Her first costume in Mystic Comics #4 consists of a purple bodysuit with spider design on the belly, a green-and-blue striped cape, and red boots with yellow flame designs around the tops.

For her second appearance in Mystic Comics #5, the red boots with yellow flame trim survive, but the bodysuit becomes plain black with no spider design and the color of her cape changes to solid red. The color scheme and basic layout of the costume remain the same in a later appearance in Mystic Comics #7, however the bodysuit acquires dark blue highlights, and the red cape now has flame designs around its hem. Both the "flames" and the cape itself are the same shade of red. Though highly similar to the costume in Mystic Comics #5, it is different in its particulars. The cape is held in place with a circular, gold-colored pin inset with a death’s head skull. Her hair remains blond for all three Mystic Comics appearances.

Her costume changes radically in U.S.A. Comics #5. The outfit's colors are now red, white and blue. The costume itself consists of a bright red bodysuit, a cape (colored either white or blue depending on the panel in question) with upturned Peter Pan collar, and white buccaneer boots. Her hair is now pure white.

For her final Golden Age appearance in All-Select Comics #1, the costume morphs into a blue bodysuit that, unlike any of her previous outfits, covers her legs as well as torso and arms, and a yellow cape. The boots with flame trim return, however both the boots and "flames" are yellow. The Black Widow is now a redhead.

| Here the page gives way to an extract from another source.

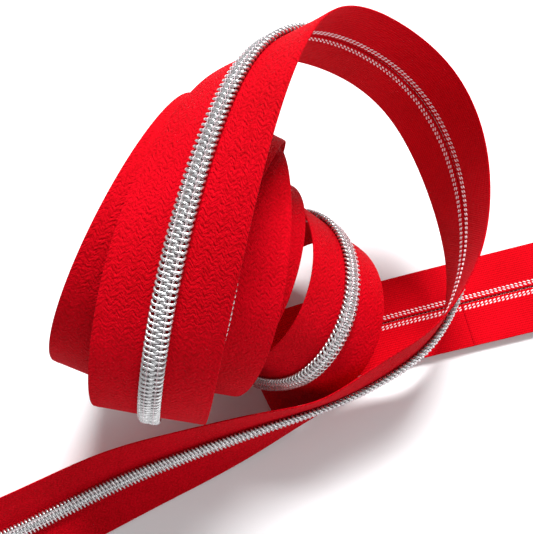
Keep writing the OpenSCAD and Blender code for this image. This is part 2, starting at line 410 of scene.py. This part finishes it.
def grid_quads(rings, around):
    """Quads between successive closed rings of points."""
    r = np.arange(rings - 1)[:, None] * around
    j = np.arange(around)[None, :]
    k = (j + 1) % around
    return np.stack([r + j, r + k, r + around + k, r + around + j], -1).reshape(-1, 4)


def tube(path, across, radius, sides):
    """Rings of points round a path. across is a direction off the path at each point."""
    along = unit(np.gradient(path, axis=0))
    first = unit(across - np.sum(across * along, 1)[:, None] * along)
    second = np.cross(along, first)
    angle = np.arange(sides) * 2 * math.pi / sides
    radius = np.broadcast_to(radius, len(path))[:, None, None]
    ring = (np.cos(angle)[None, :, None] * first[:, None]
            + np.sin(angle)[None, :, None] * second[:, None])
    return path[:, None] + radius * ring


def steps_between(start, stop, step):
    count = max(2, int(round((stop - start) / step)) + 1)
    return np.linspace(start, stop, count)


# ------------------------------------------------------------------ the pieces
# Across the tape: the face from the middle out, the rounded selvedge, and back again
TAPE_COLUMNS = [0.3, 1.1, 2.0, 3.2, 4.3, 6.0, 8.0, 10.0, 12.0, 13.6, 14.6, 15.2, 15.6, 15.86]
SELVEDGE = [(15.98, 0.16), (16.0, 0.0), (15.98, -0.16)]
ROW_STEP = PITCH / 2


def tape_outline():
    half = TAPE_T / 2
    face = [(a, half - 0.05 * (a > 15)) for a in TAPE_COLUMNS]
    back = [(a, -half + 0.1 * (0.9 < a < 2.7) + 0.05 * (a > 15)) for a in reversed(TAPE_COLUMNS)]
    return face + SELVEDGE + back + [(0.22, -0.12), (0.22, 0.12)]


def tape(name, side, first, last):
    """A woven tape with two scalloped edges and a slight swell near the outer one."""
    st = Stations(steps_between(first, last, ROW_STEP))
    outline = tape_outline()
    rows, around = len(st.s), len(outline)
    points = np.zeros((rows, around, 3))
    uv = np.zeros((rows, around, 2))
    tooth = 0.07 * np.cos(2 * math.pi * st.s / PITCH)
    for j, (a, o) in enumerate(outline):
        edge = tooth * (a > 15.5) + 0.06 * np.cos(2 * math.pi * st.s / PITCH) * (a < 0.5)
        swell = 0.05 * np.cos(2 * math.pi * st.s / PITCH) * (14.0 < a < 15.5)
        points[:, j] = st.place(side, a - np.abs(edge) * np.sign(a - 8), o + swell * np.sign(o))
        uv[:, j, 0] = a
        uv[:, j, 1] = st.s
    quads = grid_quads(rows, around)
    if side > 0:
        quads = quads[:, ::-1]
    is_back = np.tile(np.array([1 if o < 0 else 0 for a, o in outline]), rows - 1)
    n = rows * around
    caps = [list(range(around)), list(range(n - 1, n - around - 1, -1))]
    if side < 0:
        caps = [cap[::-1] for cap in caps]
    return make_mesh(name, points.reshape(-1, 3), quads, [TAPE_FACE, TAPE_BACK],
                     uv.reshape(-1, 2), is_back, caps)


# One turn of filament: across from the middle, height, and its part of the pitch
TOP = COIL_BASE + COIL_H - FILAMENT_R
LOW = COIL_BASE + FILAMENT_R
MID = (TOP + LOW) / 2
RIM = COIL_OUTER - FILAMENT_R
TURN = [
    (-HEAD_REACH, MID, 0.00), (-HEAD_REACH + 0.1, TOP - 0.26, 0.00), (-0.1, TOP, 0.00),
    (0.7, TOP + 0.02, 0.01), (1.5, TOP, 0.03), (2.15, TOP - 0.1, 0.08),
    (RIM - 0.12, TOP - 0.42, 0.2), (RIM, MID, 0.4), (RIM - 0.1, LOW + 0.3, 0.6),
    (2.2, LOW + 0.02, 0.74), (1.45, LOW, 0.86), (0.7, LOW, 0.94), (-0.1, LOW, 0.99),
    (-HEAD_REACH + 0.1, LOW + 0.26, 1.00)]
FILAMENT_SIDES = 8


def coil(name, side, first, last):
    """A coil wound from one filament. The two coils' heads pass between each other."""
    offset = 0.0 if side > 0 else 0.5
    start = math.ceil(first / PITCH - offset - 1e-6)
    stop = math.floor(last / PITCH - offset - 1 + 1e-6)
    turn = np.array(TURN)
    count = stop - start + 1
    s = ((start + np.arange(count))[:, None] + offset + turn[None, :, 2]) * PITCH
    a = np.tile(turn[:, 0], count)
    o = np.tile(turn[:, 1], count)
    st = Stations(s.ravel())
    path = st.place(side, a, o)
    # the head of each turn is pressed a little wider, as real coupling heads are
    thick = FILAMENT_R * np.where(np.tile(turn[:, 0], count) < -0.3, 1.06, 1.0)
    rings = tube(path, st.along, thick, FILAMENT_SIDES)
    n = len(rings) * FILAMENT_SIDES
    caps = [list(range(FILAMENT_SIDES))[::-1], list(range(n - FILAMENT_SIDES, n))]
    return make_mesh(name, rings.reshape(-1, 3), grid_quads(len(rings), FILAMENT_SIDES),
                     [FILAMENT], ends=caps)


CORD_SIDES = 10


def filler_cord(name, side, first, last):
    """The braided cord inside a coil."""
    st = Stations(steps_between(first, last, 0.75))
    path = st.place(side, 1.3, MID)
    radius = CORD_R * (0.94 + 0.06 * np.cos(2 * math.pi * st.s / PITCH))
    rings = tube(path, st.face, radius, CORD_SIDES)
    n = len(rings) * CORD_SIDES
    caps = [list(range(CORD_SIDES))[::-1], list(range(n - CORD_SIDES, n))]
    return make_mesh(name, rings.reshape(-1, 3), grid_quads(len(rings), CORD_SIDES),
                     [CORD], ends=caps)


# A stitch on the back: its parts along, and how far it stands from the tape there
STITCH = [
    (-0.34, -0.3), (-0.3, 0.35), (-0.16, 0.85), (0.0, 1.0), (0.16, 0.85), (0.3, 0.35),
    (0.34, -0.3)]
STITCH_SIDES = 8
STITCH_R = 0.26
STITCH_SLANT = 0.24


# The sewing's loops over the face of a coil: they dip between its legs
OVER_R = 0.08


def sewing_over(side, row, first, last):
    """Rings of the thread that lies along the top of a coil and holds it down."""
    offset = 0.0 if side > 0 else 0.5
    st = Stations(steps_between(first + 0.5, last - 0.5, PITCH / 8))
    phase = 2 * math.pi * (st.s / PITCH - offset - 0.03)
    path = st.place(side, row - 0.1 + 0.06 * np.sin(phase),
                    TOP + FILAMENT_R + 0.01 - 0.24 * (1 - np.cos(phase)))
    return tube(path, st.face, OVER_R, 6)


def stitches(name, side, row, first, last):
    """A row of short slanted stitches, one for each turn of the coil."""
    count = int((last - first) / PITCH)
    centres = first + (np.arange(count) + 0.5) * PITCH
    ends = []
    shape = np.array(STITCH)
    s = (centres[:, None] + shape[None, :, 0] * PITCH).ravel()
    st = Stations(s)
    slant = np.tile(shape[:, 0] / 0.34 * STITCH_SLANT, count)
    lift = np.tile(shape[:, 1], count)
    jitter = np.repeat(rng.uniform(-0.04, 0.04, count), len(shape))
    path = st.place(side, row + slant + jitter, -TAPE_T / 2 + 0.08 - 0.1 * lift)
    radius = STITCH_R * (0.45 + 0.55 * np.clip(lift, 0, 1))
    along = unit(st.along + side * 0.3 * st.width)
    angle = np.arange(STITCH_SIDES) * 2 * math.pi / STITCH_SIDES
    first_way = st.face
    second_way = np.cross(along, first_way)
    ring = path[:, None] + radius[:, None, None] * (
        0.6 * np.cos(angle)[None, :, None] * first_way[:, None]
        + np.sin(angle)[None, :, None] * second_way[:, None])
    one = grid_quads(len(shape), STITCH_SIDES)
    block = len(shape) * STITCH_SIDES
    quads = (np.arange(count)[:, None, None] * block + one[None]).reshape(-1, 4)
    for k in range(count):
        low, high = k * block, (k + 1) * block
        ends.append(list(range(low + STITCH_SIDES - 1, low - 1, -1)))
        ends.append(list(range(high - STITCH_SIDES, high)))
    points = ring.reshape(-1, 3)
    if row < 2:
        over = sewing_over(side, row, first, last)
        base, size = len(points), len(over) * 6
        quads = np.concatenate([quads, base + grid_quads(len(over), 6)])
        ends.append(list(range(base + 5, base - 1, -1)))
        ends.append(list(range(base + size - 6, base + size)))
        points = np.concatenate([points, over.reshape(-1, 3)])
    return make_mesh(name, points, quads, [THREAD], ends=ends)


# ------------------------------------------------------------------ stretches and bodies
# Name, first and last place on the route, bodies on its two sides and where they blend
SIDES = {"left": -1, "right": 1}
ROWS = {"inner": 1.4, "outer": 2.3}
MIDDLE_SPLIT = 52
STRETCHES = [
    ("inner_tail", 0, 4.0, ("inner_tail", "root", 2.95, 3.62)),
    ("roll", 4.0, MIDDLE_SPLIT, None),
    ("run", MIDDLE_SPLIT, 83.6, None),
    ("outer_tail", 83.6, 85.3, ("root", "outer_tail", 84.13, 84.8)),
    ("open_end", 85.3, END, ("outer_tail", "{side}_end", 85.6, 85.9))]


def cad_node(stretch, side, kind):
    if stretch in ("roll", "run"):
        return f"{side}_{kind}"
    if stretch == "open_end":
        return f"{side}_end_{kind}"
    return f"{stretch}_{side}_{kind}"


def attach(piece, stretch, side, kind, blend):
    if blend is None:
        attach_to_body(piece, "root")
    else:
        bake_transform(piece)
    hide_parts(cad_node(stretch, side, kind))


def build_stretch(stretch, first_u, last_u, blend):
    first, last = length_at(first_u), length_at(last_u)
    for side, sign in SIDES.items():
        base = f"{side}_{stretch}"
        cloth = tape(f"{base}_tape", sign, first, last)
        wound = coil(f"{base}_coil", sign, first, last)
        cord = filler_cord(f"{base}_filler_cord", sign, first, last)
        sewn = [(kind, stitches(f"{base}_{kind}_stitches", sign, row, first, last))
                for kind, row in ROWS.items()]
        attach(cloth, stretch, side, "tape", blend)
        attach(wound, stretch, side, "coil", blend)
        attach(cord, stretch, side, "filler_cord", blend)
        for kind, piece in sewn:
            attach(piece, stretch, side, f"{kind}_thread", blend)


# ------------------------------------------------------------------ floor and light
FLOOR_Z = -0.0002


def build_floor():
    mesh = bpy.data.meshes.new("floor")
    reach = 3.0
    corners = [(-reach, -reach, 0), (reach, -reach, 0), (reach, reach, 0), (-reach, reach, 0)]
    mesh.from_pydata(corners, [], [(0, 1, 2, 3)])
    material, tree, shader = new_material("pale_floor")
    place = node(tree, "ShaderNodeTexCoord").outputs["Object"]
    grain = node(tree, "ShaderNodeTexNoise", {"Vector": place, "Scale": 30.0, "Detail": 4.0})
    ramp = node(tree, "ShaderNodeValToRGB", {0: grain.outputs[0]})
    ramp.color_ramp.elements[0].color = (0.93, 0.93, 0.95, 1)
    ramp.color_ramp.elements[1].color = (0.96, 0.96, 0.97, 1)
    tree.links.new(ramp.outputs[0], shader.inputs["Base Color"])
    shader.inputs["Roughness"].default_value = 0.6
    mesh.materials.append(material)
    floor = bpy.data.objects.new("floor", mesh)
    # a little low, so that it does not share a plane with the tape that lies on it
    floor.location.z = FLOOR_Z
    scene.collection.objects.link(floor)


def area_light(name, place, target, size, power, color=(1, 1, 1)):
    data = bpy.data.lights.new(name, "AREA")
    data.size = size
    data.energy = power
    data.color = color
    light = bpy.data.objects.new(name, data)
    light.location = place
    light.rotation_euler = (Vector(target) - Vector(place)).to_track_quat("-Z", "Y").to_euler()
    scene.collection.objects.link(light)


def build_light():
    world = bpy.data.worlds.new("studio")
    world.use_nodes = True
    world.node_tree.nodes["Background"].inputs[0].default_value = (1.0, 1.0, 1.0, 1)
    world.node_tree.nodes["Background"].inputs[1].default_value = 0.36
    scene.world = world
    middle = (0.08, 0.0, 0.04)
    area_light("window", (0.7, 0.5, 0.95), middle, 0.4, 24.0)
    area_light("fill", (0.1, -0.9, 0.8), middle, 0.8, 3.0)
    scene.view_settings.view_transform = "Standard"


for row in STRETCHES:
    build_stretch(*row)
build_floor()
build_light()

Throughout the majority of The Twelve, she wears a fifth outfit, a minor redesign of the first, consisting of a dark purple bodysuit with, in a lighter shade of purple, a spider design on the belly. Her boots are the same dark purple as the bodysuit, with no "flames"; the cape is light purple, and likewise has no flame trim. She later wears a sixth costume, which is gray, covers her entire body except head and hands, and features a fine spiderweb pattern over much of its surface.

==Powers and abilities==
Before her transformation, Claire Voyant has undefined psychic powers enabling her to communicate with the spirits of the dead. Resurrected by Satan as the Black Widow, she has been granted supernatural powers she uses to harvest the souls of evildoers for Satan. Claire Voyant has a death touch power. When she touches a victim on the forehead they are instantly struck dead, their soul is sent to Hell, and a mark is left in the shape of a spider. She possesses superhuman strength. She can alter her appearance. She is able to teleport between Hell and the mortal world at will. She has the power to heal others. Claire Voyant has the ability to fly. The character is shown to be bulletproof. Additionally, Satan states he has made the Black Widow immortal.

==Historical importance==
Introduced in Mystic Comics #4 (August 1940), Claire Voyant/Black Widow is the first female, costumed, superpowered comic book character. Magician from Mars debuted in Amazing Man Comics #7 (November 1939) but has no distinctive costume. Fantomah was introduced in Jungle Comics #1 (February 1940) and possesses superpowers but also has no distinctive costume. The Woman In Red debuted in Thrilling Comics #2 (March 1940) and does wear a distinctive costume but has no superpowers. Invisible Scarlet O'Neil is a non-costumed character with the superpower of invisibility who debuted in a newspaper comic strip on June 3, 1940, rather than a comic book.

==Critical response==
Deirdre Kaye of Scary Mommy included Claire Voyant on her list of "role model" and "truly heroic" female Marvel characters. Darby Harn of Screen Rant included Claire Voyant in their "10 Best Versions Of Black Widow From Marvel Comics" list. Megan Nicole O'Brien of Comic Book Resources ranked Claire Voyant 5th in their "Marvel: 10 Best Golden Age Heroines" list.

==Video games==
- Claire Voyant / Black Widow appears as a playable character in Marvel: Contest of Champions.